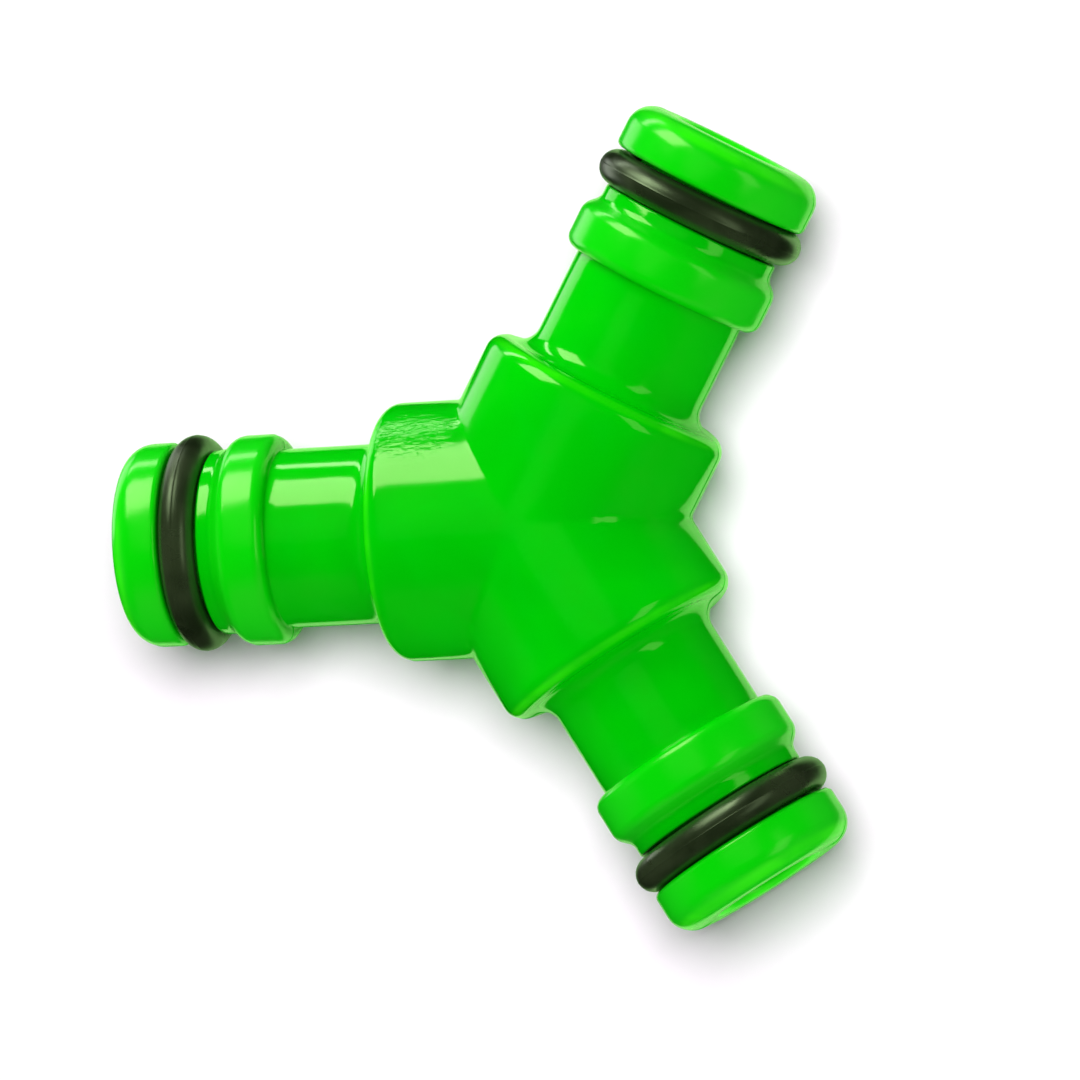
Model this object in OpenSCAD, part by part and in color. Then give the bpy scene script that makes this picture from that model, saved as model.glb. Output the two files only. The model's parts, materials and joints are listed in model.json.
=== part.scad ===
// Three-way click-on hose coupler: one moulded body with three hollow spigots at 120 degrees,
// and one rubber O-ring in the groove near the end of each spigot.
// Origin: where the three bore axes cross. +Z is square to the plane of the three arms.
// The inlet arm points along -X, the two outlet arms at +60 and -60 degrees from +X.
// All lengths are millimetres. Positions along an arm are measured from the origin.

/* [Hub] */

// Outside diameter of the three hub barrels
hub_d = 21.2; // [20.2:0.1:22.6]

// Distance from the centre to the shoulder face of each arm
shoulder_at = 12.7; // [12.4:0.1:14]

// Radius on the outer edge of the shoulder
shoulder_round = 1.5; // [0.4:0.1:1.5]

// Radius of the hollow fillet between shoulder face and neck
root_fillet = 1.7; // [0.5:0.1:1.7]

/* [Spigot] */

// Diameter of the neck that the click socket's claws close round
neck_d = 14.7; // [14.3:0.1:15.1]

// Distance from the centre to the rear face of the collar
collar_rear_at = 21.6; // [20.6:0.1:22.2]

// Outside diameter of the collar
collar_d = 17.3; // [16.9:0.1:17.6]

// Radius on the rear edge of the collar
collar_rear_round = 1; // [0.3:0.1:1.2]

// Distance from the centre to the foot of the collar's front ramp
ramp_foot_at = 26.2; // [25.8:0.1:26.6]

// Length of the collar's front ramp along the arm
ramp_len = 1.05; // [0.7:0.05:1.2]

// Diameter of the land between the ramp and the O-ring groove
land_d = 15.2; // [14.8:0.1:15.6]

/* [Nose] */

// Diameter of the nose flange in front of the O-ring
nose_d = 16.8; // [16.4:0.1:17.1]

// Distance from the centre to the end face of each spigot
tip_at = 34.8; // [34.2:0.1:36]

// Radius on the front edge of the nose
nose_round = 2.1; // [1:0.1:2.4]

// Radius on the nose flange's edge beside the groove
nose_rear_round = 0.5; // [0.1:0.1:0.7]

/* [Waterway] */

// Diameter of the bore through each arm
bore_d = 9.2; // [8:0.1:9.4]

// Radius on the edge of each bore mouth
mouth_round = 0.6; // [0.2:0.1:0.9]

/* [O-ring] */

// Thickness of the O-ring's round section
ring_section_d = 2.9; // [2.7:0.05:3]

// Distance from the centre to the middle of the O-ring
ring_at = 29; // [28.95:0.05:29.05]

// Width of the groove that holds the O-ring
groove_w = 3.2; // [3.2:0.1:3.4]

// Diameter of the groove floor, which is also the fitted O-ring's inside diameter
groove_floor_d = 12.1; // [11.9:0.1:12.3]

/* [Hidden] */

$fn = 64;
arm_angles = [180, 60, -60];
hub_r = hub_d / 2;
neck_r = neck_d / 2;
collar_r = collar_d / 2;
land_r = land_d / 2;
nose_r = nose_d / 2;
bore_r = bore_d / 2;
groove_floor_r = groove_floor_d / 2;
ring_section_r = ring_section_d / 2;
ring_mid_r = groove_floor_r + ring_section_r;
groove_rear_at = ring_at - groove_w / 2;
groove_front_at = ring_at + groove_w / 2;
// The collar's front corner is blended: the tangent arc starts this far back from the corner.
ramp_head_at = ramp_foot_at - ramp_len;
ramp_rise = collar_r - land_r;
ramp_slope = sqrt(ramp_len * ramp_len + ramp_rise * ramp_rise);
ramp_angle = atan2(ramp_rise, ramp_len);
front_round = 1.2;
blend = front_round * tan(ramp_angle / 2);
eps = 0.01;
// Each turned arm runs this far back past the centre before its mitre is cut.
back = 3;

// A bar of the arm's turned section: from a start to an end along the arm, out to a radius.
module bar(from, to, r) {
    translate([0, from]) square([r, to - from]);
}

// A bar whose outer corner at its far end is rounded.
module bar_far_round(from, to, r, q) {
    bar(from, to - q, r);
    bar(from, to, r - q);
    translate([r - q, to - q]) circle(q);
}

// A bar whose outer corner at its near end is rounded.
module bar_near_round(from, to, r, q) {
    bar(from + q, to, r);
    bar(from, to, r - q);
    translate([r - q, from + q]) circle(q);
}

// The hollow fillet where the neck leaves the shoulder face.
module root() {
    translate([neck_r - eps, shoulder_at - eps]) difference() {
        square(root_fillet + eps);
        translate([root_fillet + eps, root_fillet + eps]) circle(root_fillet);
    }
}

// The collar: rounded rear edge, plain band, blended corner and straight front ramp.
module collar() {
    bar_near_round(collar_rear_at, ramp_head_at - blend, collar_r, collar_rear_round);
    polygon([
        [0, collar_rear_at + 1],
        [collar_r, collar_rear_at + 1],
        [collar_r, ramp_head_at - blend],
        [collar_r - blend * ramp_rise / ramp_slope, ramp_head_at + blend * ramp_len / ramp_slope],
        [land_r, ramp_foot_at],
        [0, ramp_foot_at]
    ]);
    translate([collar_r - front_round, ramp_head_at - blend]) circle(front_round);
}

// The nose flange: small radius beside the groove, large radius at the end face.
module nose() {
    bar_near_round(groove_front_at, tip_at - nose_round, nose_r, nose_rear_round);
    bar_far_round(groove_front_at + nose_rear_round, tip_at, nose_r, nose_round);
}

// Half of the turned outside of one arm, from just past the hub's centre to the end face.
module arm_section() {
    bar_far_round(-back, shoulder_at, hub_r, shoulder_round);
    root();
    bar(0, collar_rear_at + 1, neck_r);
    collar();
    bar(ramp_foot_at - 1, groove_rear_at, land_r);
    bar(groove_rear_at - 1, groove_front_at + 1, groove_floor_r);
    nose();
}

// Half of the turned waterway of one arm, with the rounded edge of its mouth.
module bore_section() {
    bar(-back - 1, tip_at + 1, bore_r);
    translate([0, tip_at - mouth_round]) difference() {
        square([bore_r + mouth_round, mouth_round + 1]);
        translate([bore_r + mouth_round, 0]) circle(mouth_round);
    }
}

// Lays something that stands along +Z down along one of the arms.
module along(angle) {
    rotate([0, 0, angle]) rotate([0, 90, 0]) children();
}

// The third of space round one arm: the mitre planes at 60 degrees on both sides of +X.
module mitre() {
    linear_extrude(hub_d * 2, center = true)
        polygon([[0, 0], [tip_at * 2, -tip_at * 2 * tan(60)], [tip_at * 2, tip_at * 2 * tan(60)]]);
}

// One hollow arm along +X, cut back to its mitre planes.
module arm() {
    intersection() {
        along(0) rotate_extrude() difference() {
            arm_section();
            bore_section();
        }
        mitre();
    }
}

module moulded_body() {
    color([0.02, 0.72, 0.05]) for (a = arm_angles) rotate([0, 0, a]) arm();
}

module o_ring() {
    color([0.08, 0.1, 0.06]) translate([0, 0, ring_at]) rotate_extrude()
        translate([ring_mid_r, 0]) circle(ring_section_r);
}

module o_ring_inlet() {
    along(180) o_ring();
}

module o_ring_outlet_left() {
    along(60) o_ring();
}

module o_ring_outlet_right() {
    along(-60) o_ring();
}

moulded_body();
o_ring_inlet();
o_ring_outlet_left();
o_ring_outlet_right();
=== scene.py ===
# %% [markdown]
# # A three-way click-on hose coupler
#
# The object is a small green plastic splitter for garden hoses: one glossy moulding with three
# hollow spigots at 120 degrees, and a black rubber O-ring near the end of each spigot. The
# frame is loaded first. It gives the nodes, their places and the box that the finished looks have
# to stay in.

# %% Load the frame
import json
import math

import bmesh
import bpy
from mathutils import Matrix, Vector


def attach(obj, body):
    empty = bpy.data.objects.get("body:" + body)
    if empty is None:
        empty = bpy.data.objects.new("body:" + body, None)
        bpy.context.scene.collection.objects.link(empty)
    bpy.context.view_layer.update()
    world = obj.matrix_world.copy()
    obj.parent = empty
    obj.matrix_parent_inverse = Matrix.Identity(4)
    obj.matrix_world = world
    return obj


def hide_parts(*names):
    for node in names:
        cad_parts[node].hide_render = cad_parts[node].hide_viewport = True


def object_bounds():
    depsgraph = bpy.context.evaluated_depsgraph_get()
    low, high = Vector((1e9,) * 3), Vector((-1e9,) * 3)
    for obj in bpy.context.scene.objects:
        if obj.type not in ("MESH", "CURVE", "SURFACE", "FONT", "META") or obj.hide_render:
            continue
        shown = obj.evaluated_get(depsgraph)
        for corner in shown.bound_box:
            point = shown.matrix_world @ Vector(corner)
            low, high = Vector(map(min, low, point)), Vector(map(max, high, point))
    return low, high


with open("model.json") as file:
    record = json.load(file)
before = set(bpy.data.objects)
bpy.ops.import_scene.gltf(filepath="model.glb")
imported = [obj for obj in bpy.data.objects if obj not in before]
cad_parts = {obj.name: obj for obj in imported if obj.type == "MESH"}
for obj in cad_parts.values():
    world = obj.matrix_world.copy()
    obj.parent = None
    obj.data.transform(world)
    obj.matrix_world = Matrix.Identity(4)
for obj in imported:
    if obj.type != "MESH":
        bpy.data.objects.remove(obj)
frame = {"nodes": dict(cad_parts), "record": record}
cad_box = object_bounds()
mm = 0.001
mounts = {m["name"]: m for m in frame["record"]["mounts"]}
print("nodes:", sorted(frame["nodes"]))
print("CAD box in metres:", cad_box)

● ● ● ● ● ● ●

▶ _GOAL OF THE EXERCISE_
Extract the lines from the line with "sides of +X." through the line with "for node in". Keep both of those lines, copy everything exactly, and add nothing.

▶ _OUTPUT FOR THIS EXERCISE_
// The third of space round one arm: the mitre planes at 60 degrees on both sides of +X.
module mitre() {
    linear_extrude(hub_d * 2, center = true)
        polygon([[0, 0], [tip_at * 2, -tip_at * 2 * tan(60)], [tip_at * 2, tip_at * 2 * tan(60)]]);
}

// One hollow arm along +X, cut back to its mitre planes.
module arm() {
    intersection() {
        along(0) rotate_extrude() difference() {
            arm_section();
            bore_section();
        }
        mitre();
    }
}

module moulded_body() {
    color([0.02, 0.72, 0.05]) for (a = arm_angles) rotate([0, 0, a]) arm();
}

module o_ring() {
    color([0.08, 0.1, 0.06]) translate([0, 0, ring_at]) rotate_extrude()
        translate([ring_mid_r, 0]) circle(ring_section_r);
}

module o_ring_inlet() {
    along(180) o_ring();
}

module o_ring_outlet_left() {
    along(60) o_ring();
}

module o_ring_outlet_right() {
    along(-60) o_ring();
}

moulded_body();
o_ring_inlet();
o_ring_outlet_left();
o_ring_outlet_right();
=== scene.py ===
# %% [markdown]
# # A three-way click-on hose coupler
#
# The object is a small green plastic splitter for garden hoses: one glossy moulding with three
# hollow spigots at 120 degrees, and a black rubber O-ring near the end of each spigot. The
# frame is loaded first. It gives the nodes, their places and the box that the finished looks have
# to stay in.

# %% Load the frame
import json
import math

import bmesh
import bpy
from mathutils import Matrix, Vector


def attach(obj, body):
    empty = bpy.data.objects.get("body:" + body)
    if empty is None:
        empty = bpy.data.objects.new("body:" + body, None)
        bpy.context.scene.collection.objects.link(empty)
    bpy.context.view_layer.update()
    world = obj.matrix_world.copy()
    obj.parent = empty
    obj.matrix_parent_inverse = Matrix.Identity(4)
    obj.matrix_world = world
    return obj


def hide_parts(*names):
    for node in names:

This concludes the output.